We can't have that and if we did then millions of Gap state residents would have to be left at the mercy of their tormentors forever. This is more or less what is meant by two differing Rule-sets in PNM theory. One for the Kantian Core states among themselves and another for warfare in the Hobbesian Gap.

I can also state that Dr. Barnett probably address those specific issues in print in the near future, possibly they are in book # 2, Blueprint for Action. Possibly in an article format. Either way I think you'll hear from him soon.

For my part, I've written on Abu Ghraib and illegal combatants in the past many times, condemning the first and advocating the military trial of al Qaida suspects for war crimes rather than indefinitely detaining them.

Not sure if Barnett would agree with me entirely on the latter but my research says I'm on solid legal ground ( moreso than either the Bush administration or their critics).
Nice post and welcome back.

Having read Barnett's blog for months instead of asking what Bush should do, I wonder what Barnett ought to be doing to further engage the public. CSPAN, his book and blog grab a narrow constituency. Esquire and Wired I imagine have a wider appeal and he needs to continue to broaden that reach to other audiences as well.

His recent criticism of Thomas Friedman probably does little to help him, while Friedman is actually reaching out with complementary messages. A great example is Friedman's interview with CIO Insight discussing outsourcing IT. See http://www.cioinsight.com/article2/0,1397,1777087,00.asp
We need to recognize those with compatible messages and not look for ways to offend them.
Hi Stu,

Glad you wrote - Barnett is impatient with Friedman - I'm not a regular reader of the latter though I did enjoy _The Lexus and the Olive Tree_ and tried to get in to see Friedman speak to the CCFR ( sold out unfortunately).
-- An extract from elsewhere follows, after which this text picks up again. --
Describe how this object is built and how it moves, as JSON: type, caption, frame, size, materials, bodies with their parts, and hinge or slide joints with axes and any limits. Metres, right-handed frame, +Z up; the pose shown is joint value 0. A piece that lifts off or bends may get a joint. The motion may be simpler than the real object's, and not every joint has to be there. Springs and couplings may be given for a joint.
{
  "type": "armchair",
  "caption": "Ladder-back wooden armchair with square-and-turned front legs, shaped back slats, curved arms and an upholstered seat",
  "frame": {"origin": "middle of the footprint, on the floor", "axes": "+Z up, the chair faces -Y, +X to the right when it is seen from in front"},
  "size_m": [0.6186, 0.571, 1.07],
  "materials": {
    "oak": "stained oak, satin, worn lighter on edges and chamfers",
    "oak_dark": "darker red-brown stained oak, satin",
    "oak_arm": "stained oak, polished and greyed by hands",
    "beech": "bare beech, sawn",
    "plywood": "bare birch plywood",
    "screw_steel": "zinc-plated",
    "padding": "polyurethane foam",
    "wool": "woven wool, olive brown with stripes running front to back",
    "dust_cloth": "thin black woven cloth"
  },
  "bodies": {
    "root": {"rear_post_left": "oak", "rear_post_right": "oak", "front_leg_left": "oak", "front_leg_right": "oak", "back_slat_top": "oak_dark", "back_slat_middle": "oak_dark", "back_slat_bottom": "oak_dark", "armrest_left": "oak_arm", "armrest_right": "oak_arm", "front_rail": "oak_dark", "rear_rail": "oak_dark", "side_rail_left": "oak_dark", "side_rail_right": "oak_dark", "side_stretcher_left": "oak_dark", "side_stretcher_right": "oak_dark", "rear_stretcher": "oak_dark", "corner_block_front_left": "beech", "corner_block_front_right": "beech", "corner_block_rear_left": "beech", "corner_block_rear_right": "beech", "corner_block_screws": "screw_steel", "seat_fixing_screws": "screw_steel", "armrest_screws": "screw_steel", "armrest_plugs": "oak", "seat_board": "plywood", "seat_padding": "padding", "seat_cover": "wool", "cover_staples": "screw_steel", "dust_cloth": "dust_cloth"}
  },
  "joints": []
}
Journalists ( Friedman), historians (me), political scientists( Barnett),tech guys ( you, Critt) all approach these globalization issues with a different psychological frame in mind.
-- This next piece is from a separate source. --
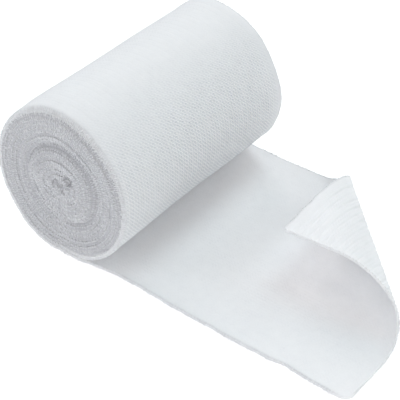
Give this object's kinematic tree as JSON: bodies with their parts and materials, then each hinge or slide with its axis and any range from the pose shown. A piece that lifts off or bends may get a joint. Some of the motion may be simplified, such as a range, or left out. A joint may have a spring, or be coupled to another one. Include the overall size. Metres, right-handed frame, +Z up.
{
  "type": "elastic bandage",
  "caption": "Rolled elastic crepe bandage on its side, with the tail run out flat and the corner of the free end folded back over it.",
  "frame": {"origin": "under the middle of the bandage's footprint, on the surface that it rests on", "axes": "+X along the tail from the roll to the free end, +Y along the roll's axis from the near end to the far end, +Z up"},
  "size_m": [0.1654, 0.1054, 0.0657],
  "materials": {
    "crepe_cloth": "matte white stretch crepe with fine ribs and soft woven edges"
  },
  "bodies": {
    "root": {"bandage_strip": "crepe_cloth"}
  },
  "joints": []
}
Academics in general often get very irritated with a "journalistic" approach ( this is actually a term of abuse among historians) which they tend to see as superficial and insufficiently analytical. Tom and I are in cognate fields, tech guys like yourself and Critt tend to be very good at seeing the logical interconnections so presumably, our perspectives are going to be more complementary than combative.

As for bridge-building tactics, you have a valid criticism Stu. Barnett and the NRSP partners have been forced to greatly accelerate their plans and as a result Tom and Bob and Critt are wearing a lot of hats at the moment and working some loooooong hours. I'm associated with their endeavors on a p/t basis but their projects right now are their full-time focus. The energy for reaching out/lobbying/winning MSM friends may not be quite where it should be yet. Bob Jacobson is quite the long-range planner so I'm assuming he has an agenda for these things down the road.
There could be significantly worse things than slighting Friedman. That said, the GITMO/Abu Ghraib issue really demonstrates the break between Core and Gap rule-sets. Just as Tom points out in Feb. Wired we need institutions to help us deal with the transition from Gap to Core. Until we find a just and reasonable way of dealing with these types of prisoners we will find ourselves totally unable to extend the Core's judicial rule-sets into the Gap because it will be seen as nothing more than a farce to be dismissed by the Americans when inconvenient.
Hey Brice, good to hear from you.

True. Building new institutions is a very commonsensical solution but the sticking point is the acceptance of de jure dual standards in International Law for the Core and the Gap. What Tom is proposing is going to produce squeals of outrage from the diplomatic set.

Gap states, quite naturally do not want to formally surrender their Westphalian prerogatives that partially shield the crimes of their rulers from external jurisdiction.

The Europeans would like to ratchet International Law global standards to their Kantian level to level the playing field between the US and the EU by legal fiat.